Hemos convertido el mar en un vertedero. En Ibiza y Formentera somos testigos de ello casi a diario. Somos testigos de barcos que echan su porquería en aguas teóricamente protegidas y de emisarios que funcionan mal y sueltan sus vertidos al mar, sea por averías que las instituciones no solucionan y se convierten en males crónicos o por anclas que rompen tuberías cada dos por tres. No puedes ir a playa alguna sin encontrar restos de basura. A 30 metros de profundidad puedes hallar botellas vacías de champán (lo juro) y en la arena de todas las playas las partículas de plástico compiten por el espacio con los foraminíferos que la componen.

La huella ecológica que estas islas están dejando en el Planeta debería avergonzarnos a todos. No solo por lo que permitimos a esos turistas tan educados que nos visitan sino también porque está claro que no podemos culparlos a ellos de todo; ver las fotografías de cómo quedó la playa de Talamanca tras la noche de Sant Joan daba algo más que asco.

La producción mundial de plásticos aumenta año tras año. Los supermercados siguen repartiendo miles de bolsas al día. Y seguro que todos y cada uno de vosotros sois testigos a diario de ese consumo excesivo e irracional de plástico, seguro que habéis visto al típico cliente que pide una bolsa para llevarse un puñetero bolígrafo o a la mujer que pide bolsas para cada bote de mermelada que paga o por cada botella de champú que se hace envolver con mucho papel de regalo.

Todo acaba en el mar. ¿De verdad queda alguien que no sepa que una sola bolsa de plástico puede matar a una tortuga o a un pez, a una ballena o a un ave marina?

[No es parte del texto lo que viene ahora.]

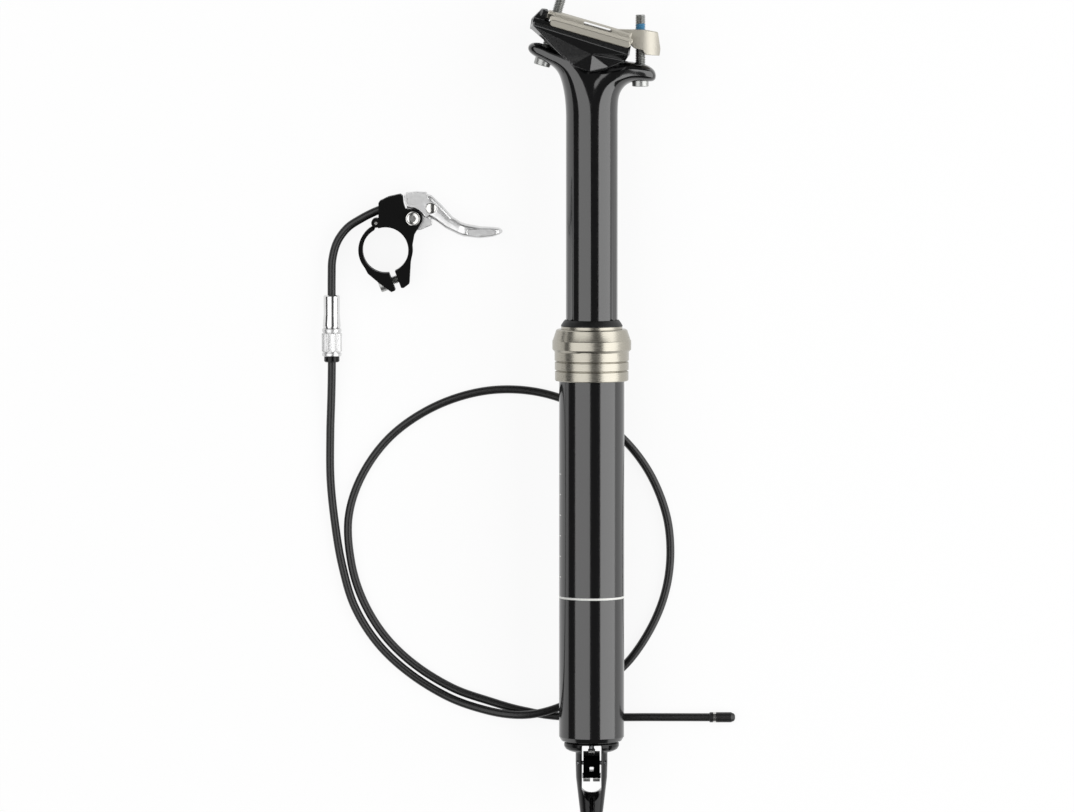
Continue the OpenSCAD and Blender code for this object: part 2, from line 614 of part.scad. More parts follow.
module clamp_strap() {
    lug = shift([[-10.6, -7.6], [-8.6, -11.4], [-2.9, -16.2], [2.9, -20.4], [6.1, -18.9], [3.2, -11]],
        grow * [0, -1]);
    color("#121213") in_remote() difference() {
        union() {
            layer(-band_half, band_half) difference() {
                intersection() {
                    union() {
                        circle(band_r, $fn = 96);
                        polygon(lug);
                    }
                    strap_side();
                }
                circle(bar_r, $fn = 96);
                split_line();
                translate(hinge) circle(3);
                translate(hinge + [-0.8, -4]) square([6, 8]);
            }
            layer(-2.9, 2.9) difference() {
                union() {
                    translate(hinge) circle(2.2);
                    intersection() {
                        circle(band_r, $fn = 96);
                        polygon([hinge, hinge + [-1, -5], hinge + [-7, -5], hinge + [-7, 0]]);
                    }
                }
                circle(bar_r, $fn = 96);
            }
        }
        translate([hinge[0], hinge[1], -10]) cylinder(r = 0.75 + fit, h = 20);
        pin_along(gap_mid, bolt_angle, 0, band_bolt_d / 2 + 0.75, -20, 2);
        pin_along(gap_mid, bolt_angle, 0, band_bolt_d / 2 + 2.3, -20, -band_head_t);
    }
}
band_head_t = 4.6;
module strap_hinge_pin() {
    color("#d0d0d0") in_remote() translate([hinge[0], hinge[1], -band_half]) cylinder(r = 0.75, h = band_w);
}
module clamp_bolt() {
    color("#c8c8ca") in_remote() difference() {
        union() {
            pin_along(gap_mid, bolt_angle, 0, band_bolt_d / 2, -band_head_t - 0.1, 7.2);
            pin_along(gap_mid, bolt_angle, 0, band_bolt_d / 2 + 1.5, -band_head_t - 3.6, -band_head_t - 0.1);
        }
        translate([gap_mid[0], gap_mid[1], 0]) rotate([0, 0, bolt_angle]) rotate([0, 90, 0])
            translate([0, 0, -band_head_t - 5]) cylinder(d = 3 / cos(30), h = 3.4, $fn = 6);
    }
}

// Thumb lever: a flat hub between the body's ears, and an arm that ends in a paddle
lever_arm = [
    [[16.6, 19.6], [16.9, 28.1], 4.2], [[20.3, 16.4], [22.4, 26.6], 4.3], [[24.4, 14], [27.5, 21.7], 4.4],
    [[29.4, 10.3], [32.4, 16.3], 4.5], [[34.9, 7.6], [36.6, 13.5], 4.8], [[37.6, 6.5], [38.8, 12.8], 5.4],
    [[45.6, 5.6], [45.8, 11.4], 5.5], [[52.4, 6.4], [52.2, 11.1], 5.3], [[55.4, 7.5], [55.2, 10.7], 4.4],
    [[56.9, 8.6], [56.7, 9.7], 2.4]];
nipple = [22.2, 20.3];
spring_room = 1.9;
module lever_cheek() {
    polygon([[9.4, 23.7], [9.1, 26.6], [10, 27.8], [15.1, 28.3], [20, 28], [22, 20], [20.6, 16.3], [19.5, 15.9],
        [18.2, 17.6], [16.6, 19.2], [14.4, 20.4], [12.4, 20.7], [10.4, 21.3]]);
}
module in_lever() { in_remote() translate(pivot - [13.3, 15.4]) children(); }
module thumb_lever() {
    hub = [13.3, 15.4];
    color("#c4c6c8") in_lever() difference() {
        union() {
            layer(-4.2, 4.2) lever_cheek();
            layer(-hub_half, hub_half) {
                translate(hub) circle(4.4);
                polygon([[10.4, 18.6], [10.4, 22], [19, 24], [22, 16.4], [17.4, 13.4]]);
                polygon([[14.6, 9.4], [17.6, 9.9], [19, 10.6], [22.8, 12.2], [22.4, 15.8], [16, 17], [11, 13]]);
            }
            loft([for (s = lever_arm) s], 20, 3.4);
        }
        translate([hub[0], hub[1], -10]) cylinder(r = pivot_d / 2 + 0.7, h = 20);
        translate([nipple[0], nipple[1], -10]) cylinder(r = 2.5 + seat, h = 20);
        // slot that the bare wire runs in
        translate([nipple[0], nipple[1], 0]) rotate([0, 0, 163]) translate([0, -0.8, -0.8]) cube([20, 1.6, 1.6]);
        // recess in each side of the paddle
        for (s = [-1, 1]) translate([46.8, 8.5, s * 5.4]) rotate([0, 0, -1])
            translate([0, 0, -0.5]) linear_extrude(1) slot_2d(11.4, 1.7);
        // room for the return spring
        translate([hub[0], hub[1], -hub_half - 0.1]) cylinder(r = 3.7, h = spring_room);
    }
}
module lever_pivot_bolt() {
    color("#d4d2ce") in_remote() translate([pivot[0], pivot[1], 0]) difference() {
        union() {
            translate([0, 0, -band_half + 0.2]) cylinder(d = pivot_d, h = band_w);
            translate([0, 0, band_half + 0.02]) cylinder(r = 3.55, h = 1.3);
            translate([0, 0, band_half + 1.3]) cylinder(r1 = 3.55, r2 = 3.1, h = 0.4, $fn = 48);
        }
        translate([0, 0, band_half + 0.4]) cylinder(d = 3 / cos(30), h = 4, $fn = 6);
    }
}
module lever_bushing() {
    color("#c8a24a") in_remote() translate([pivot[0], pivot[1], -hub_half + spring_room]) difference() {
        cylinder(r = pivot_d / 2 + 0.7 - seat, h = hub_t - spring_room - 0.1);
        translate([0, 0, -1]) cylinder(r = pivot_d / 2 + fit, h = hub_t + 2);
    }
}
// Torsion spring round the pivot, one unbroken wire
spring_wire = 0.5;
spring_turns = 2;
spring_steps = 40;
module lever_spring() {
    r = pivot_d / 2 + 0.9;
    line = [for (i = [0:spring_steps]) let (a = 360 * spring_turns * i / spring_steps)
        [r * cos(a), r * sin(a), 0.58 * spring_turns * i / spring_steps]];
    color("#9b9da0") in_remote() translate([pivot[0], pivot[1], -hub_half + 0.2])
        swept_tube(line, spring_wire / 2, 6);
}
module cable_nipple() {
    color("#e2e2e0") in_lever() {
        translate([nipple[0], nipple[1], -4.4]) cylinder(r = 2.5, h = 8.8);
        pin_along(nipple, 163, 0, 0.6, 2.3, 12.6);
    }
}
module inner_wire() { color("#b0b2b4") in_remote() pin_along(exit_at, 21.7, 0, 0.6, 6.4, 15.2); }

// Cable housing. Each route is a list of points in the part's own frame
housing_r = housing_d / 2;
lie_z = floor_z + housing_r;
end_z = floor_z + ferrule_d / 2;
adj_x = -126.4;
adj_z = floor_z + barrel_d / 2 + 0.2;
start = [remote_x, remote_y] + exit_at;
upper_route = [
    [start[0] + 5.4, start[1] + 2.15, remote_z], [start[0], start[1], remote_z], [-112, 77.6, remote_z - 0.2],
    [-118.6, 73.2, remote_z - 0.5], [-123.6, 66.4, remote_z - 0.8], [-126, 58, adj_z], [adj_x, 49, adj_z],
    [adj_x, 33.2, adj_z]];
lower_route = [
    [adj_x, 13, adj_z], [adj_x, 5, adj_z], [-126.7, -9, lie_z + 1.6], [-127.3, -28, lie_z],
    [-127.2, -50, lie_z], [-125, -72, lie_z], [-121.6, -92, lie_z], [-115.6, -112, lie_z],
    [-104.4, -130, lie_z], [-89, -144.6, lie_z], [-70, -156.4, lie_z], [-52, -162.6, lie_z + 2],
    [-37, -164.8, lie_z + 4.4], [-24, -163.6, lie_z + 4.4], [-10, -158.8, lie_z + 1.6], [6, -149.6, lie_z],
    [19, -138, lie_z], [30, -121, lie_z], [36.6, -103, lie_z], [38.6, -84, lie_z], [36, -65, lie_z],
    [27.4, -45, lie_z], [13.5, -28, lie_z], [-6, -14, lie_z], [-28, -6.8, lie_z], [-52, -6.6, lie_z],
    [-76, -14, lie_z], [-97, -28, lie_z], [-111.4, -47, lie_z], [-118.4, -68, lie_z], [-117.2, -90.4, lie_z],
    [-111.2, -109.6, lie_z], [-100.6, -126.8, lie_z], [-86, -140.8, lie_z], [-67.8, -152, lie_z],
    [-50, -158.4, lie_z], [-33, -163.2, lie_z], [-12, -166.2, lie_z], [30, -166.4, lie_z],
    [54, -166.4, end_z], [62.8, -166.4, end_z]];
cord_sides = 10;
cord_step = 12.5;
module housing_upper() { color("#1b1b1b") swept_tube(route_line(upper_route, cord_step), housing_r, cord_sides); }
module housing_lower() { color("#1b1b1b") swept_tube(route_line(lower_route, cord_step), housing_r, cord_sides); }

// In-line barrel adjuster
adj_top = 40.4;
body_len = 16;
barrel_len = 13.8;
cap_len = 2.8;
barrel_top = adj_top - body_len - 0.1;
barrel_low = barrel_top - barrel_len;
stem_r = 2.9;
module on_adjuster() { translate([adj_x, 0, adj_z]) children(); }
module adjuster_body() {
    color("#d8d8da") on_adjuster() turned([[housing_r + 0.05, adj_top], [3.5, adj_top], [4, adj_top - 0.6],
        [3.9, adj_top - 9], [4.4, barrel_top + 1], [4.1, barrel_top + 0.1], [stem_r + fit, barrel_top + 0.1],
        [stem_r + fit, barrel_top + 6.2], [0.9, barrel_top + 6.2], [0.9, adj_top - 7.4],
        [housing_r + 0.05, adj_top - 7.4]]);
}
module adjuster_barrel() {
    color("#9c9da0") on_adjuster() difference() {
        turned([[0.9, barrel_low], [barrel_d / 2 - 0.8, barrel_low], [barrel_d / 2, barrel_low + 0.8],
            [barrel_d / 2, barrel_top - 0.8], [barrel_d / 2 - 0.8, barrel_top], [stem_r, barrel_top],
            [stem_r, barrel_top + 6], [0.9, barrel_top + 6]]);
        for (a = [0:30:330]) along_y() rotate([0, 0, a])
            translate([barrel_d / 2 + 0.55, 0, barrel_low + 2.4]) cylinder(r = 1, h = barrel_len - 4.8, $fn = 24);
        along_y() translate([0, 0, barrel_low - 1]) cylinder(r = stem_r + fit, h = 4.4);
    }
}
module adjuster_cap() {
    color("#2c2c2e") on_adjuster() turned([[housing_r + 0.05, barrel_low - cap_len], [3.2, barrel_low - cap_len],
        [3.75, barrel_low - cap_len + 0.5], [3.75, barrel_low - 0.1], [stem_r, barrel_low - 0.1],
        [stem_r, barrel_low + 3.2], [0.9, barrel_low + 3.2], [0.9, 13.1], [housing_r + 0.05, 13.1]]);
}

// Ferrule on the cable's free end, with its crimped ring
ferrule_x = 57.8;
ferrule_len = 12.5;
module on_ferrule() { translate([ferrule_x, -166.4, floor_z + ferrule_d / 2]) rotate([0, 0, -90]) children(); }
module end_ferrule() {
    r = ferrule_d / 2;
    color("#1a1a1a") on_ferrule() difference() {
        turned([[0, 0], [r - 0.3, 0], [r, 0.3], [r, 1.7], [r - 0.35, 1.75], [r - 0.35, 3.2], [r, 3.25],
            [r, ferrule_len - 2], [r - 0.7, ferrule_len - 0.5], [r - 1.5, ferrule_len], [0, ferrule_len]]);
        along_y() translate([0, 0, -1]) cylinder(r = housing_r + 0.05, h = 6.2);
    }
}
module ferrule_ring() {
    r = ferrule_d / 2;
    color("#c9c8c4") on_ferrule() ring(r, r - 0.33, 1.8, 3.15);
}

outer_tube();
collar();
wiper_ring();
wiper_seal();
upper_bushing();
foot_plug();
plug_o_ring();
bottom_bumper();
piston_rod();
piston();
piston_o_ring();
release_pin();
rocker();
rocker_pin();
cable_anchor();
stanchion_head();
lower_bushing();
guide_keys();
cartridge_tube();
cartridge_gland();
gland_seal();
cartridge_cap();
lower_clamp();
upper_clamp();
rear_bolt();
rear_washer();
front_bolt();
front_washer();
clamp_body();
clamp_strap();
strap_hinge_pin();
clamp_bolt();
thumb_lever();
lever_pivot_bolt();
lever_bushing();
lever_spring();
cable_nipple();
inner_wire();
housing_upper();
adjuster_body();
adjuster_barrel();
adjuster_cap();
housing_lower();
end_ferrule();
ferrule_ring();
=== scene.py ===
import math

import bmesh
import bpy
from mathutils import Matrix, Vector


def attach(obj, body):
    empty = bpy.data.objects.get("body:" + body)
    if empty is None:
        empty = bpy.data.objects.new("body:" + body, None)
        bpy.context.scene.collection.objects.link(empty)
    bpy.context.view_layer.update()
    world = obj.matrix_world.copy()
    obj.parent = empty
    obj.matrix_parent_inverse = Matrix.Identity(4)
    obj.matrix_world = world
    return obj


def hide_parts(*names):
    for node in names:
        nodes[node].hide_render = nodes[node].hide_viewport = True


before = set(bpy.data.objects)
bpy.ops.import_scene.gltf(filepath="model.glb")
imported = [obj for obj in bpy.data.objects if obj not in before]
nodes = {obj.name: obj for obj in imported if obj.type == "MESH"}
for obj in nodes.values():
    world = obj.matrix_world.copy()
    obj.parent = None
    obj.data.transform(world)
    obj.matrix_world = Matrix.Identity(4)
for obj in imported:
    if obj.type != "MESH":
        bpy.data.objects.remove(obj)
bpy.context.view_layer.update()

# Lower tube
# Drawn 6061 aluminium, polished and then hard anodised black. A white ring line printed round it marks the
# least insertion, and short height marks every 10 mm run up its side.
MM = 0.001
MIN_INSERTION_Y, RING_HALF = -105, 0.5
LOW_MARK_Y, HIGH_MARK_Y = -95, -45
MARK_EVERY, MARK_HALF = 10, 0.22
MARKED_X, MARKED_HALF = -16, 1.1


def linear(colour):
    """The shader's linear colour of an sRGB hex value"""
    parts = [int(colour[i:i + 2], 16) / 255 for i in (1, 3, 5)]
    return [c / 12.92 if c <= 0.04045 else ((c + 0.055) / 1.055) ** 2.4 for c in parts] + [1]


def add(material, kind, settings=None, links=None):
    """Adds one shader node with its settings and links"""
    node = material.node_tree.nodes.new("ShaderNode" + kind)
    for name, value in (settings or {}).items():
        if isinstance(name, str) and hasattr(node, name):
            setattr(node, name, value)
        else:
            node.inputs[name].default_value = value
    for name, source in (links or {}).items():
        material.node_tree.links.new(source, node.inputs[name])
    return node


def finish_of(name, colour, metallic, roughness, sockets=None):
    """A material with its plain values on the shader's own sockets"""
    material = bpy.data.materials.new(name)
    material.use_nodes = True
    shader = material.node_tree.nodes["Principled BSDF"]
    shader.inputs["Base Color"].default_value = linear(colour)
    shader.inputs["Metallic"].default_value = metallic
    shader.inputs["Roughness"].default_value = roughness
    for socket, value in (sockets or {}).items():
        shader.inputs[socket].default_value = value
    return material


def into(material, socket, source):
    """Links a node's output to the material's shader"""
    shader = material.node_tree.nodes["Principled BSDF"]
    material.node_tree.links.new(source, shader.inputs[socket])


def lumps_of(material, size, stretch=(1, 1, 1)):
    """Noise with lumps of a real size in millimetres, in the object's own place"""
    place = add(material, "TexCoord")
    scaled = add(material, "Mapping", {"Scale": stretch}, {"Vector": place.outputs["Object"]})
    noise = add(material, "TexNoise", {"Scale": 1 / (size * MM), "Detail": 3}, {"Vector": scaled.outputs[0]})
    return noise.outputs[0]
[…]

Los plásticos matan directamente a un millón y medio de animales al año. Vuelve a leerlo. Millón y medio. Hay islas enteras de residuos flotando a la deriva en los tres principales océanos del planeta, como Godzillas asesinos acechando en las aguas; y valga el símil teniendo en cuenta que Godzilla también es un monstruo creado por la irresponsabilidad humana. Todo tiene consecuencias. Ahora, además, sabemos que las micropartículas en las que se acaba convirtiendo el plástico, que se transforma pero no se destruye (o al menos tarda lo que viene a ser una eternidad), están ya en la cadena trófica. Sabemos que ese plástico con el que contaminamos el mar regresa a nosotros, cosas de la naturaleza, y nos intoxicamos comiendo peces que a su vez envenenamos nosotros. Qué bonito es eso de la justicia cósmica. Ya lo decían Fito y los Fitipaldis: «Todas las cosas que al mar tiramos, nos las devuelve pronto la marea».

Y, lo sabemos, pero no hacemos nada. Bueno sí, la mayoría cuelga mensajitos ecologistas en su Facebook y enlaza todo aquello que cree que le hará quedar como un tipo con conciencia social. A la hora de la verdad, algunos de los que compartirán en su muro este artículo serán los mismos que pidan una bolsa de plástico para llevarse un cortaúñas.

La mejor política de gestión de residuos es no producirlos, reducir nuestra huella ecológica en el mundo. Pero no, qué difícil, queremos que de eso se encarguen otros, las instituciones, los gobiernos, la NASA, la ONU, Linterna Verde o el Capitán Planeta, quien sea. Nos escandalizamos cuando nos dicen que un millón y medio de animales muere anualmente por los pedazos de plástico que acaban en el mar o cuando pillan a un granuja en velero que ha vertido sus aguas negras en ses Illetes, pero muchos parecen incapaces de ver la relación entre la bolsa de más que piden en el súper y la tortuga muerta o la foca con cortes en el cuello que ven en los medios de comunicación.

Pocos entienden que tirar una colilla al mar es lo mismo que verter los residuos desde un velero, porque muestra el mismo nivel de civismo y porque, como todo en la vida, cada uno contamina en la medida de sus posibilidades. De la misma manera que cada uno puede contribuir en mayor o menor grado a un planeta más limpio.